Jonathan Bate and the Shakespeare authorship question

I know, I know Shakespeare fans are all (or mostly?) fed up with the authorship question, but in case any anti-Stratfordian wanders to my blog, here are some interesting passages from Jonathan Bate’s The Genius of Shakespeare

“If there is one thing we can say for certain about Shakespeare’s plays it is that they were written by a man of the theatre. An early play like Titus Andronicus was composed under the influence of the hit plays of the late 1580s, notably Thomas Kyd’s The Spanish Tragedy and Christopher Marlowe’s The Jew of Malta; a middle play like Hamlet was intricately bound up with the rivalry between the adult and children’s acting companies around 1600; the late plays were responsive to Fletcher’s innovations in the writing of tragicomic romance and the King’s Men’s purchase of the lease on the indoor playhouse at Blackfriars. Countless technicalities of staging in every one of the plays reveal that only a professional theatrical insider could have written them.” (Ch.3)

A related point is later made by James Shapiro in Contested Will

There were times when Shakespeare was thinking so intently about the part he was writing for a particular actor that in jotting down the speech headings he mistakenly wrote the actor’s name rather than his character’s. We know this because compositors passed on some of these slips when typesetting his foul papers.” (Section “Four: Shakespeare”) 

The plays therefore had to be written by someone working in the company The Lord Chamberlain’s Men, not an aristocrat sitting somewhere away.

Speaking of Edward de Vere, Earl of Oxford, the most popular candidate among anti-Stratfordians, Jonathan Bate mentions that he died in 1604, and says:  

“Insofar as Looney and later Oxfordians address the problem of chronology at all, they have to argue that the later plays were written before 1604, kept in manuscript, and subsequently revised by the players with topical allusions to post-1604 events added in. But this argument is fatally flawed in the cases of Macbeth and The Tempest: the former does not merely allude to the Gunpowder Plot, it is a Gunpowder play through and through, while the latter could only have been written after the publication of Florio’s translation of Montaigne in 1603 and the tempest that drove Sir George Somers’ ship to Bermuda in 1609.

Nor can Oxfordians provide any explanation for the manifest stylistic differences between Shakespeare’s Elizabethan and his Jacobean plays, or the technical changes attendant upon the King’s Men’s move to the Blackfriars theatre four years after their candidate’s death…” (Ch.3) 

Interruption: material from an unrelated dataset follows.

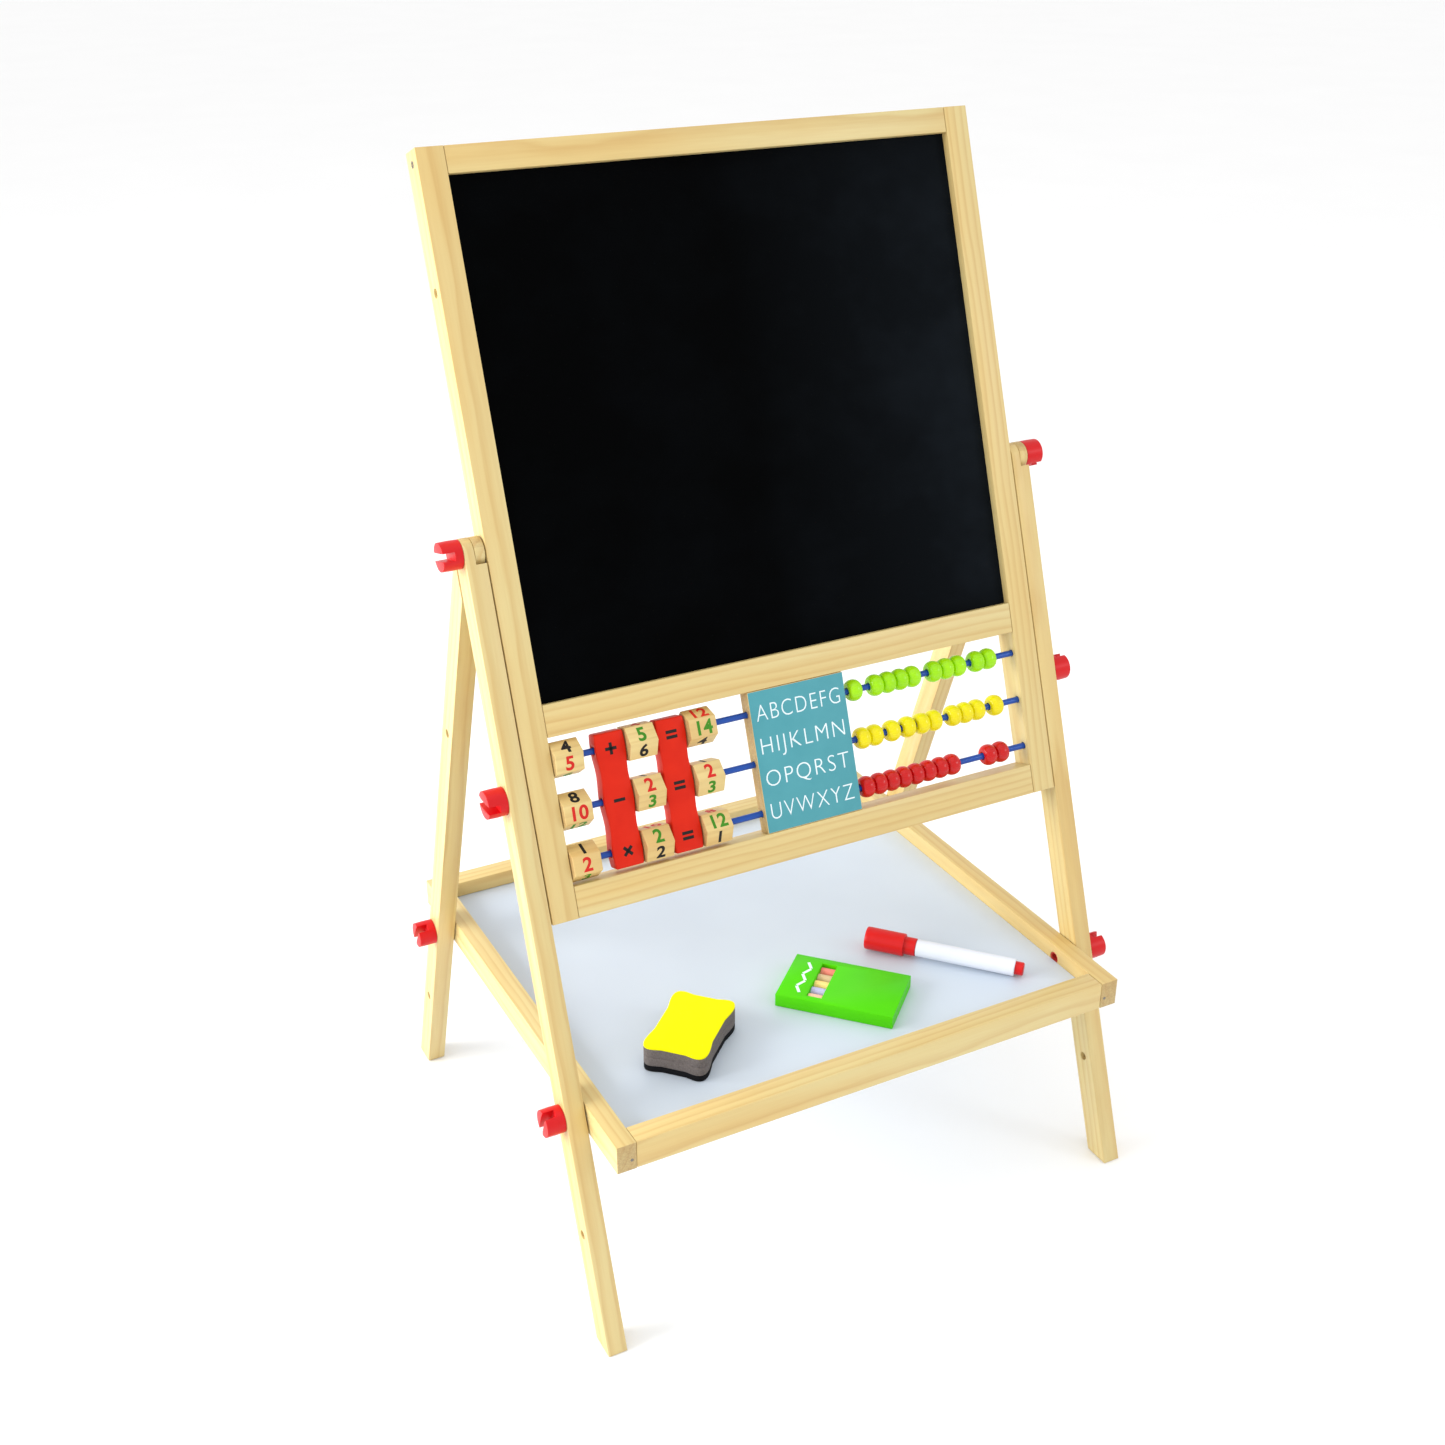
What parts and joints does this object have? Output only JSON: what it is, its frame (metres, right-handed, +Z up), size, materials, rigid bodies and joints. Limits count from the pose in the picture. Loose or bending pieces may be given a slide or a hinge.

This is a fact that all Shakespeare scholars discuss and anti-Stratfordians conveniently ignore: Blackfriars, unlike The Globe, is an indoor theatre and candles couldn’t burn unattended for the entire length of a play, therefore plays had to be divided into 5 acts so the candles could be replaced between acts. 

“The plays written after Shakespeare’s company began using the Blackfriars in 1608, Cymbeline and The Winter’s Tale for instance, have what most of the earlier plays do not have: a carefully planned five-act structure.” (ibid.)

Jonathan Bate also mentions another often ignored fact, that many contemporaries knew Shakespeare and spoke of him as a writer—Bate mentions several names and writes about them at length. I don’t know how anti-Stratfordians explain that to themselves and others—was everyone, especially Ben Jonson, part of the conspiracy?  

But I won’t write more about anti-Stratfordians. There is ample evidence that Shakespeare, the author of the plays, was Shakespeare from Stratford-upon-Avon. 

See my blog post about Bill Bryson and the Shakespeare authorship question.  

4 comments:

  1. I hadn't realized that one of the prominent anti-Shakespeareans was actually named Looney. Too sweet!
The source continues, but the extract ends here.